Fluctuations in the 1D Kardar-Parisi-Zhang equation and discrete analogues
Tomohiro SASAMOTO (Chiba University, Japan)
The Kardar-Parisi-Zhang (KPZ) equation is a non-linear stochastic partial differential equation which describes surface growth phenomena. Recently its one-dimensional version has attracted much attention because of several exciting experimental and theoretical developments [1].
In this talk we discuss the replica analysis of the KPZ equation and its discrete analogues.

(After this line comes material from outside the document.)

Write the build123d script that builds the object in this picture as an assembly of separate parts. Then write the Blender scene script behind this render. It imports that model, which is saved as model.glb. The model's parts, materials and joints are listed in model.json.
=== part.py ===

Starting from the basics of the KPZ equation and the replica analysis, we explain how one can utilize it for the analysis of the KPZ equation [2], where are the tricky parts, and how they are regularized in discrete models like q-TASEP [3].
References:
[1] K.A. Takeuchi, M. Sano, T. Sasamoto and H. Spohn, Growing interfaces uncover universal fluctuations behind scale invariance, Sci. Rep. 1 (2011) 34.
[2] T. Imamura and T. Sasamoto, Exact solution for the stationary KPZ equation, Phys. Rev. Lett. 108 (2012) 190603.
[3] A. Borodin, I. Corwin and T. Sasamoto, From duality to determinants for q-TASEP and ASEP, arXiv:1207.5035.